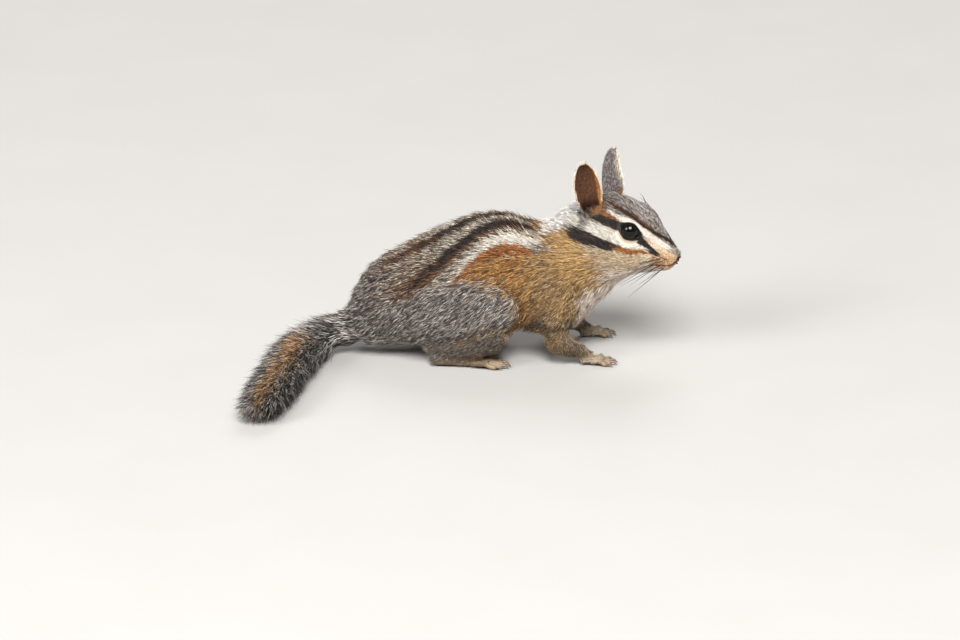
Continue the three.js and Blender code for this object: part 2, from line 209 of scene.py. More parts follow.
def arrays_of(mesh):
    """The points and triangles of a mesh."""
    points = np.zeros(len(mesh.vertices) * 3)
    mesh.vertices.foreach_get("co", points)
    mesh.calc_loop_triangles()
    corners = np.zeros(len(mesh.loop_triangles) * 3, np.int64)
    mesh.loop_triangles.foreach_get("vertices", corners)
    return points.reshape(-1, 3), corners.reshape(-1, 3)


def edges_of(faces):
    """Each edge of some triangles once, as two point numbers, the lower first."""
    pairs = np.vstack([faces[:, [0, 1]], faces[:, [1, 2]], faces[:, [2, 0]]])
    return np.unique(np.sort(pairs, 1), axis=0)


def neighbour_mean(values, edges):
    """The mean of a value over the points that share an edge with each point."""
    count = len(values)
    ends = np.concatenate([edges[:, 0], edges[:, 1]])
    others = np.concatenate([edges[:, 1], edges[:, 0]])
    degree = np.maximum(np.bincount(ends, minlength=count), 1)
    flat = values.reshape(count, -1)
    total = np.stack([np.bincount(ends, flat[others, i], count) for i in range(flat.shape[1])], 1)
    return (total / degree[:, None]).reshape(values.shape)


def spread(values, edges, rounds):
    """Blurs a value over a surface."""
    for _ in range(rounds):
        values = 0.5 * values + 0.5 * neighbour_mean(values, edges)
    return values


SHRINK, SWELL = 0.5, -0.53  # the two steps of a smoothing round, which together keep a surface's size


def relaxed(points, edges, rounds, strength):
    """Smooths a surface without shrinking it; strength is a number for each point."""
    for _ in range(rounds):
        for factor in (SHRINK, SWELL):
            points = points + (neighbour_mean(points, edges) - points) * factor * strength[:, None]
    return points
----
YOUR GOAL
The whole listing above needs to be written out again exactly.

ANSWER TO THE PROBLEM
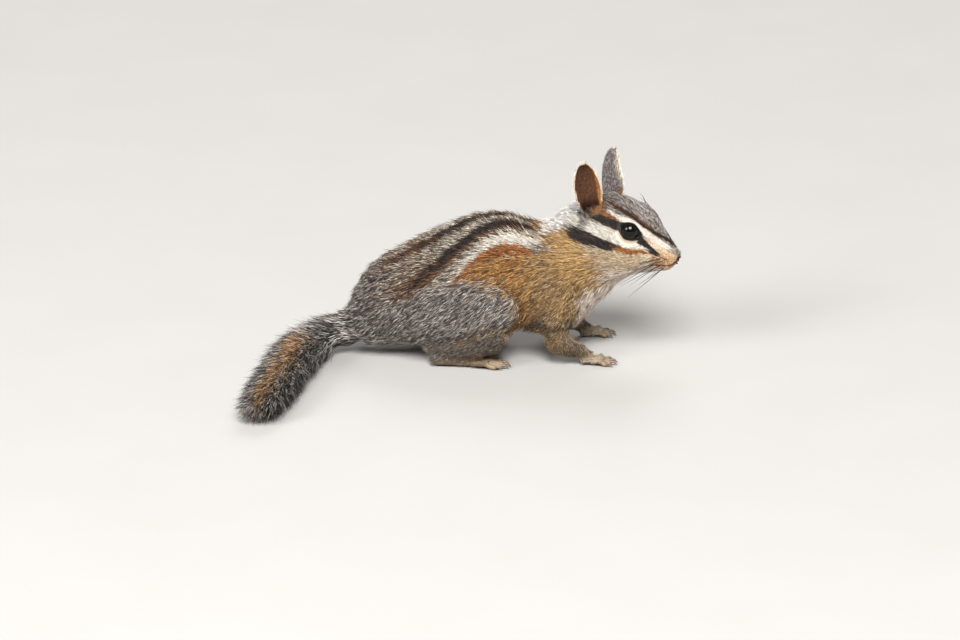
Continue the three.js and Blender code for this object: part 2, from line 209 of scene.py. More parts follow.
def arrays_of(mesh):
    """The points and triangles of a mesh."""
    points = np.zeros(len(mesh.vertices) * 3)
    mesh.vertices.foreach_get("co", points)
    mesh.calc_loop_triangles()
    corners = np.zeros(len(mesh.loop_triangles) * 3, np.int64)
    mesh.loop_triangles.foreach_get("vertices", corners)
    return points.reshape(-1, 3), corners.reshape(-1, 3)


def edges_of(faces):
    """Each edge of some triangles once, as two point numbers, the lower first."""
    pairs = np.vstack([faces[:, [0, 1]], faces[:, [1, 2]], faces[:, [2, 0]]])
    return np.unique(np.sort(pairs, 1), axis=0)


def neighbour_mean(values, edges):
    """The mean of a value over the points that share an edge with each point."""
    count = len(values)
    ends = np.concatenate([edges[:, 0], edges[:, 1]])
    others = np.concatenate([edges[:, 1], edges[:, 0]])
    degree = np.maximum(np.bincount(ends, minlength=count), 1)
    flat = values.reshape(count, -1)
    total = np.stack([np.bincount(ends, flat[others, i], count) for i in range(flat.shape[1])], 1)
    return (total / degree[:, None]).reshape(values.shape)


def spread(values, edges, rounds):
    """Blurs a value over a surface."""
    for _ in range(rounds):
        values = 0.5 * values + 0.5 * neighbour_mean(values, edges)
    return values


SHRINK, SWELL = 0.5, -0.53  # the two steps of a smoothing round, which together keep a surface's size


def relaxed(points, edges, rounds, strength):
    """Smooths a surface without shrinking it; strength is a number for each point."""
    for _ in range(rounds):
        for factor in (SHRINK, SWELL):
            points = points + (neighbour_mean(points, edges) - points) * factor * strength[:, None]
    return points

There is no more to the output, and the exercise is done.